There were 30 pieces of mail of which 2 were for Ami, one rejecting "nicely" her second novel (really the fourth she has written) and the other from a journalist who compares her in a review with Anais Nin. I received a rejection of my elaborate request for a grant from the National Endowment for the Humanities; for various reasons, I don't mind this. It's already an article or two on the "Ballroom of the Unconscious." [It is carried in The Burning of Troy.] I wanted the money to live on and to employ Ami who knows the literature so well, supposing that other means of subsistence don't come in.

Of the force that moves this varied activity through the years, there is more than a hint in a note of Deg's Journal, undated but apparently of 1973, the more interesting in view of the massive narcissism that has been ascribed to V.

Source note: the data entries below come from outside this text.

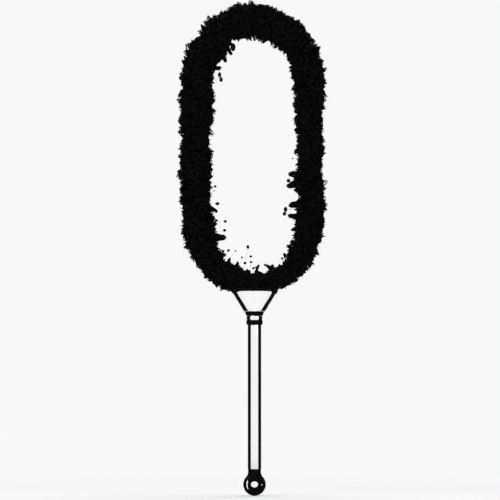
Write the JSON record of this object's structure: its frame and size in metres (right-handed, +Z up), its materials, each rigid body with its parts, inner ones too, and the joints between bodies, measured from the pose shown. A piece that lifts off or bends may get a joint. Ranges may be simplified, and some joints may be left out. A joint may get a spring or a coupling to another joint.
{
  "type": "lambswool loop duster",
  "caption": "Hand duster with an open loop of black lambswool pile on a bent rod, a bright ferrule, and a telescoping tube handle with lock collar and hang cap.",
  "frame": {"origin": "middle of the handle tube, on its axis", "axes": "+Z up the handle towards the wool loop, the loop lies in the XZ plane and faces -Y and +Y, +X across the loop"},
  "size_m": [0.1765, 0.0473, 0.6041],
  "materials": {
    "tube_steel": "bright drawn steel tube",
    "plated_steel": "bright nickel plate",
    "plain_steel": "plain zinc-plated steel",
    "rod_steel": "drawn spring steel rod",
    "black_gloss": "glossy black moulded plastic",
    "black_nylon": "black nylon",
    "natural_nylon": "natural nylon",
    "black_rubber": "ribbed black rubber",
    "hide": "suede side of tanned sheepskin",
    "black_wool": "dyed lambswool pile with curled tips"
  },
  "bodies": {
    "handle": {"handle_tube": "tube_steel", "hang_cap": "black_gloss", "collet": "black_nylon"},
    "collar": {"lock_collar": "plated_steel", "collar_grip": "black_rubber"},
    "slider": {"stop_ring": "natural_nylon"},
    "head": {"inner_tube": "tube_steel", "inner_tube_plug": "natural_nylon", "stop_washer": "plain_steel", "stop_screw": "plain_steel", "ferrule_washer": "black_nylon", "ferrule_shell": "plated_steel", "ferrule_plate": "plated_steel", "tail_block": "natural_nylon", "tail_pin_left": "plain_steel", "tail_pin_right": "plain_steel", "tube_pin": "plain_steel", "loop_rod": "rod_steel", "hide_sleeve": "hide", "sleeve_clamp_left": "plain_steel", "sleeve_clamp_right": "plain_steel", "wool_pile": "black_wool"}
  },
  "joints": [
    {"name": "collar_twist", "type": "hinge", "parent": "handle", "child": "collar", "pos_m": [0, 0, 0.0959], "axis": [0, 0, 1], "range_deg": [0, 120]},
    {"name": "extension_slide", "type": "slide", "parent": "handle", "child": "slider", "axis": [0, 0, 1], "range_m": [0, 0.13]},
    {"name": "head_swivel", "type": "hinge", "parent": "slider", "child": "head", "pos_m": [0, 0, -0.0592], "axis": [0, 0, 1], "continuous": true}
  ]
}
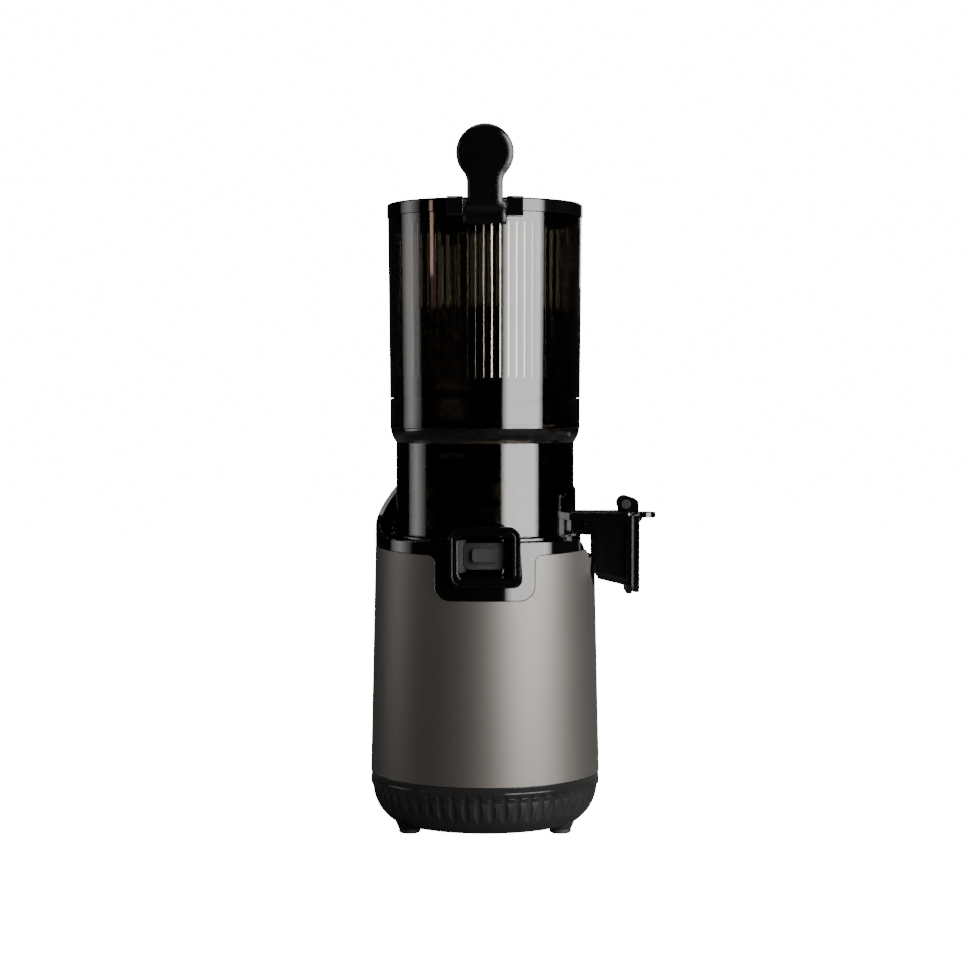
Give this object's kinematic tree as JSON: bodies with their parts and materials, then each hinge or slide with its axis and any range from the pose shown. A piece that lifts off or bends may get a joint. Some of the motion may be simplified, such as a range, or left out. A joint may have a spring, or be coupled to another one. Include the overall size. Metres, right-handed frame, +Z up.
{
  "type": "cold press juicer",
  "caption": "Upright slow juicer with a fluted motor base, lift-off smoky bowl and auger, front pulp port, side juice spout with hinged cap, and a wide hopper with hinged lid.",
  "frame": {"origin": "on the table, under the middle of the machine's bounding box, juice spout included; the upright axis of the motor, bowl and hopper is 19.6 mm towards -X from it", "axes": "+Z up, -Y towards the user and the pulp outlet, +X towards the juice spout"},
  "size_m": [0.1992, 0.16, 0.4812],
  "materials": {
    "satin_metal": "satin warm grey metallic paint",
    "gloss_black": "high-gloss black moulding",
    "matte_black": "fine-grained matte black moulding",
    "smoky_clear": "smoke-tinted see-through copolyester, polished",
    "auger_black": "smooth dark polymer, satin",
    "black_rubber": "soft matte rubber",
    "pale_silicone": "translucent grey silicone, satin",
    "steel": "machined steel",
    "cast_alloy": "as-cast alloy",
    "copper": "enamelled copper wire",
    "gear_nylon": "natural nylon",
    "board_green": "coated circuit board"
  },
  "bodies": {
    "base": {"base_housing": "matte_black", "rubber_feet": "black_rubber", "bottom_cover": "matte_black", "cover_screws": "steel", "outer_shell": "satin_metal", "top_collar": "gloss_black", "tie_rods": "steel", "motor_bracket": "cast_alloy", "motor_cap": "cast_alloy", "motor_bearings": "steel", "motor_stator": "steel", "motor_windings": "copper", "gearbox_case": "cast_alloy", "gearbox_lid": "cast_alloy", "drive_bearing": "steel", "shaft_seal": "black_rubber", "control_board": "board_green", "safety_switch": "matte_black", "switch_bezel": "gloss_black", "cord_gland": "black_rubber"},
    "rotor": {"motor_rotor": "steel", "cooling_fan": "matte_black"},
    "lay_shaft": {"lay_gear": "gear_nylon"},
    "drive": {"output_gear": "gear_nylon", "drive_shaft": "steel"},
    "rocker": {"rocker_switch": "gloss_black"},
    "bowl": {"juicing_bowl": "smoky_clear", "bowl_seal": "pale_silicone", "pulp_outlet": "gloss_black", "pulp_gate": "pale_silicone", "juice_spout": "gloss_black", "cap_pin": "steel", "strainer_frame": "matte_black", "strainer_mesh": "steel"},
    "auger_screw": {"auger": "auger_black", "auger_insert": "steel"},
    "cap": {"juice_cap": "gloss_black", "cap_gasket": "pale_silicone"},
    "hopper": {"hopper_base": "smoky_clear", "hopper_gasket": "black_rubber", "hopper_tube": "smoky_clear", "lid_pin": "steel"},
    "lid_assembly": {"lid": "gloss_black", "lid_gasket": "black_rubber", "lever_pin": "steel"},
    "lever": {"lid_lever": "gloss_black"}
  },
  "joints": [
    {"name": "rotor_spin", "type": "hinge", "parent": "base", "child": "rotor", "pos_m": [-0.0196, 0, 0.095], "axis": [0, 0, 1], "continuous": true},
    {"name": "lay_spin", "type": "hinge", "parent": "base", "child": "lay_shaft", "pos_m": [0.0179, 0, 0.148], "axis": [0, 0, 1], "continuous": true},
    {"name": "drive_spin", "type": "hinge", "parent": "base", "child": "drive", "pos_m": [-0.0196, 0, 0.18], "axis": [0, 0, 1], "continuous": true},
    {"name": "switch_rock", "type": "hinge", "parent": "base", "child": "rocker", "pos_m": [-0.0196, 0.073, 0.058], "axis": [1, 0, 0], "range_deg": [-12, 12]},
    {"name": "bowl_lift", "type": "slide", "parent": "base", "child": "bowl", "axis": [0, 0, 1], "range_m": [0, 0.06]},
    {"name": "auger_spin", "type": "hinge", "parent": "bowl", "child": "auger_screw", "pos_m": [-0.0196, 0, 0.22], "axis": [0, 0, 1], "continuous": true},
    {"name": "cap_hinge", "type": "hinge", "parent": "bowl", "child": "cap", "pos_m": [0.0781, 0, 0.2257], "axis": [0, -1, 0], "range_deg": [0, 110]},
    {"name": "hopper_lift", "type": "slide", "parent": "bowl", "child": "hopper", "axis": [0, 0, 1], "range_m": [0, 0.05]},
    {"name": "lid_hinge", "type": "hinge", "parent": "hopper", "child": "lid_assembly", "pos_m": [-0.0196, 0.0723, 0.428], "axis": [-1, 0, 0], "range_deg": [0, 100]},
    {"name": "lever_tilt", "type": "hinge", "parent": "lid_assembly", "child": "lever", "pos_m": [-0.0196, -0.0705, 0.427], "axis": [-1, 0, 0], "range_deg": [0, 20], "stiffness_Nm_per_rad": 0.1, "springref_deg": -9.74}
  ],
  "couplings": [
    {"joint": "lay_spin", "follows": "rotor_spin", "ratio": -0.25},
    {"joint": "drive_spin", "follows": "rotor_spin", "ratio": 0.0625},
    {"joint": "auger_spin", "follows": "rotor_spin", "ratio": 0.0625}
  ]
}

Ten years ago I was induced by L. Stecchini to gaze upon the writings of I. V., catalyzed by an accidental reading of Oedipus and Akhnaton. This led up many different paths of philosophy and science, which I would not have had the courage or confidence to undertake, if I had not been a victim of the magnificent arrogance of R. M. Hutchins whose New Plan and own spirit of it had pervaded the University of Chicago with an idea that man, even in this age of specialization and seemingly endless data banks, could and must master a survey of all knowledge to be educated. This happened twenty-four years beforehand.

But this would not have been enough if there had not been sixteen years before a narcissistic bending of my character in infancy and childhood, a fierce desire to keep the world in all its forms within me (to own the world) and a fierce competitiveness toward all others to enter it upon my own terms.